Curious question. Why is everyone now calling it Boleyn Ground instead of Upton Park like they used to? @guardian

The short answer is: Because that's what it's called.

"Upton Park" is the area it's in, on the border of East Ham and West Ham – but officially, the stadium itself is known as the Boleyn Ground.

It used to be called "the Castle", when West Ham moved there in the 1904/05 season, although fans called it "the Cabbage Patch".


According to the club's website, "The field in which the pitch was to be laid was originally used to grow potatoes and cabbages and, as such, the pitch was often referred to by the locals as 'The Potato Field' or 'The Cabbage Patch', while the ground itself was originally named ‘The Castle’."

The reason it was called that is because it was built in the grounds of an old stately home, called Green Street House but widely known as "Boleyn Castle".

That's Green Street House, or "Boleyn Castle", there.

It dates back to the 16th century, and local legend has it that it was built by Henry VIII for Anne Boleyn, his second wife, although there's no evidence that that's true.

The house appears to have been built for a man called Richard Breame, one of Henry's servants.

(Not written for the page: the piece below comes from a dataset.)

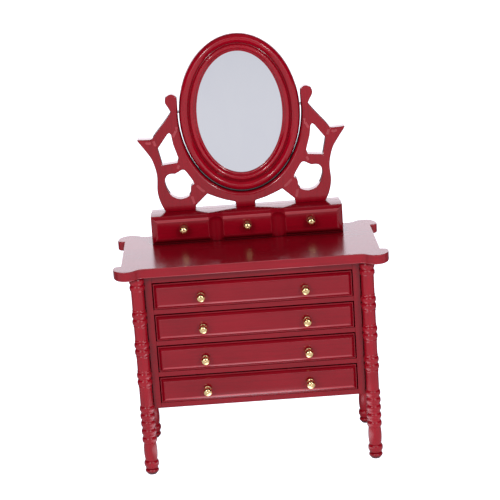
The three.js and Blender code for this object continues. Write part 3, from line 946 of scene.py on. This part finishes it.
def make_world():
    """The room that reflections see; the camera sees plain white beyond the floor.

    A bright wall stands behind the table and a soft panel in front, with a dark spot for a lens.
    The floor's grey goes on to the horizon in front. The ceiling is dim and the sides are dark.
    """
    world = bpy.data.worlds.new("studio")
    world.use_nodes = True
    tree = world.node_tree
    link = tree.links.new
    coordinates = tree.nodes.new("ShaderNodeTexCoord")
    direction = tree.nodes.new("ShaderNodeSeparateXYZ")
    link(coordinates.outputs["Generated"], direction.inputs["Vector"])

    def band(axis, start, end, amount):
        """Rises to an amount as the direction's part along an axis goes from start to end."""
        return smooth_step(tree, direction.outputs[axis], start, end, 0.0, amount)

    def combine(operation, first, second):
        made = tree.nodes.new("ShaderNodeMath")
        made.operation = operation
        link(first, made.inputs[0])
        link(second, made.inputs[1])
        return made.outputs["Value"]

    wall = combine("MULTIPLY", band("Y", 0.7, 0.9, WALL_LIGHT), band("Z", 0.75, 0.5, 1.0))
    panel = combine("MULTIPLY", band("Y", -0.55, -0.75, PANEL_LIGHT), band("Z", 0.75, 0.6, 1.0))
    panel = combine("MULTIPLY", panel, band("Z", 0.02, 0.14, 1.0))
    lens = tree.nodes.new("ShaderNodeVectorMath")
    lens.operation = "DOT_PRODUCT"
    link(coordinates.outputs["Generated"], lens.inputs[0])
    lens.inputs[1].default_value = LENS_DIRECTION
    panel = combine("MULTIPLY", panel, smooth_step(tree, lens.outputs["Value"], 0.985, 0.94, 0.0, 1.0))
    horizon = combine("MULTIPLY", band("Y", 0.1, -0.3, FLOOR_GREY), band("Z", 0.14, 0.02, 1.0))
    room = combine("ADD", combine("ADD", panel, horizon), band("Z", 0.6, 0.95, CEILING_LIGHT))
    light = tree.nodes["Background"]
    link(combine("ADD", wall, room), light.inputs["Strength"])
    light.inputs["Color"].default_value = (0.97, 0.92, 1, 1)
    white = tree.nodes.new("ShaderNodeBackground")
    choose = tree.nodes.new("ShaderNodeMixShader")
    link(tree.nodes.new("ShaderNodeLightPath").outputs["Is Camera Ray"], choose.inputs["Fac"])
    link(light.outputs["Background"], choose.inputs[1])
    link(white.outputs["Background"], choose.inputs[2])
    white.inputs["Color"].default_value = (1, 1, 1, 1)
    link(choose.outputs["Shader"], tree.nodes["World Output"].inputs["Surface"])
    bpy.context.scene.world = world


def make_studio():
    corners = [(x * FLOOR_REACH, y * FLOOR_REACH, 0) for x, y in ((-1, -1), (1, -1), (1, 1), (-1, 1))]
    floor = new_object("studio_floor", corners, [(0, 1, 2, 3)])
    floor.data.materials.append(pale_paper())
    floor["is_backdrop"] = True
    make_world()
    for name, x in (("left_lamp", -LAMP_SIDE), ("right_lamp", LAMP_SIDE)):
        data = bpy.data.lights.new(name, "AREA")
        data.size = LAMP_SIZE * MM
        data.energy = LAMP_WATTS
        lamp = bpy.data.objects.new(name, data)
        bpy.context.scene.collection.objects.link(lamp)
        lamp.location = Vector((x, -LAMP_FRONT, LAMP_HEIGHT)) * MM
        aim = Vector((0, 0, LAMP_AIM_HEIGHT)) * MM - lamp.location
        lamp.rotation_euler = aim.to_track_quat("-Z", "Y").to_euler()
    bpy.context.scene.view_settings.view_transform = "Standard"


# ---- the table -------------------------------------------------------------------------------------
def make_table():
    brass = polished_metal("brass", (0.95, 0.72, 0.36), (0.78, 0.50, 0.20), (0.10, 0.22))
    steel = polished_metal("steel", (0.62, 0.62, 0.62), (0.45, 0.45, 0.46), (0.2, 0.35))
    inner = stained_inner_wood()
    across = varnished_cherry("cherry_carcass", "x", 1)
    upright = varnished_cherry("cherry_upright", "z", 2, painted_shade_level=0.7)
    # A lighter, paler stain for chosen edges and lines: a painted highlight where they would catch light.
    painted_highlight = varnished_cherry("cherry_painted_highlight", "x", 18, haze=0.2, tone=1.4, pale=0.06, painted_shade_level=1.0)
    make_table_top(varnished_cherry("cherry_top", "x", 3, haze=0.22, tone=1.15), painted_highlight)
    for index, place in enumerate(("front_left", "front_right", "back_left", "back_right")):
        make_leg(place, varnished_cherry(f"cherry_leg_{place}", "z", 4 + index, haze=0.24, tone=1.3))
    for side in SIDES:
        make_board(f"side_panel_{side}", upright, "carcass")
        make_board(f"stile_{side}", upright, "carcass", 0.09)
        make_pin(f"pivot_pin_{side}", steel)
    for node in ("rail_top", "rail_1", "rail_2", "rail_3", "rail_bottom", "back_panel"):
        make_board(node, across, "carcass", 0.09)
    for node in ("shelf_1", "shelf_2", "shelf_3", "bottom_board"):
        make_board(node, inner, "carcass", 0.1)
    for row in DRAWERS:
        make_drawer(row, varnished_cherry(f"cherry_drawer_{row}", "x", 8 + row), painted_highlight, inner, brass)
    # The flutes get little varnish, a darker stain and deeper corner darkening: painted shade in the
    # scoops.
    make_mirror_box(varnished_cherry("cherry_box", "x", 13), painted_highlight,
                    varnished_cherry("cherry_flute_thin_varnish_shaded", "z", 16, haze=0.3, tone=0.9, painted_shade_level=0.4, varnish=0.2))
    for place in ("left", "middle", "right"):
        make_knob(f"box_knob_{place}", "carcass", brass)
    # The stand's stain is lightened, painted light for the glow bounced up from the box top. Its arch wall
    # has little varnish and is darkened almost to black in the corners: painted shade.
    make_mirror_stand(varnished_cherry("cherry_stand", "z", 14, tone=1.2, painted_shade_level=0.5),
                      varnished_cherry("cherry_arch_wall_thin_varnish_shaded", "z", 15, painted_shade_level=0.05, varnish=0.15), painted_highlight)
    make_mirror_frame(varnished_cherry("cherry_mirror_frame", "z", 15, tone=1.35))
    make_oval("mirror_glass", "mirror_sheet", mirror_silver(), 0.1)
    make_oval("mirror_backing", "mirror_back_board", inner, 0.15)


place_camera()
make_table()
make_studio()

plain = [[[float(value) for value in corner] for corner in box]
         for box in (cad_bounds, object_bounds())]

He or his descendants may have boasted that the king courted Anne in Green Street.

It was used as a Catholic school in the 19th century, then a maternity house, and then was leased to West Ham. During the war, the Boleyn Ground was hit by a V-1 flying bomb and severely damaged.

Anne Boleyn ~actually~ grew up in Hever Castle, Kent, about 30 miles outside London.

It's very nice.

After the stadium was built, Green Street House fell into disrepair and was demolished in 1955.

But the club's crest showed a castle, to commemorate the "Boleyn Castle". It's been removed ahead of the 2016/2017 season because the club is no longer at the Boleyn Ground.

The Boleyn Ground has now been sold to developers and will be converted into "housing, retail and leisure facilities".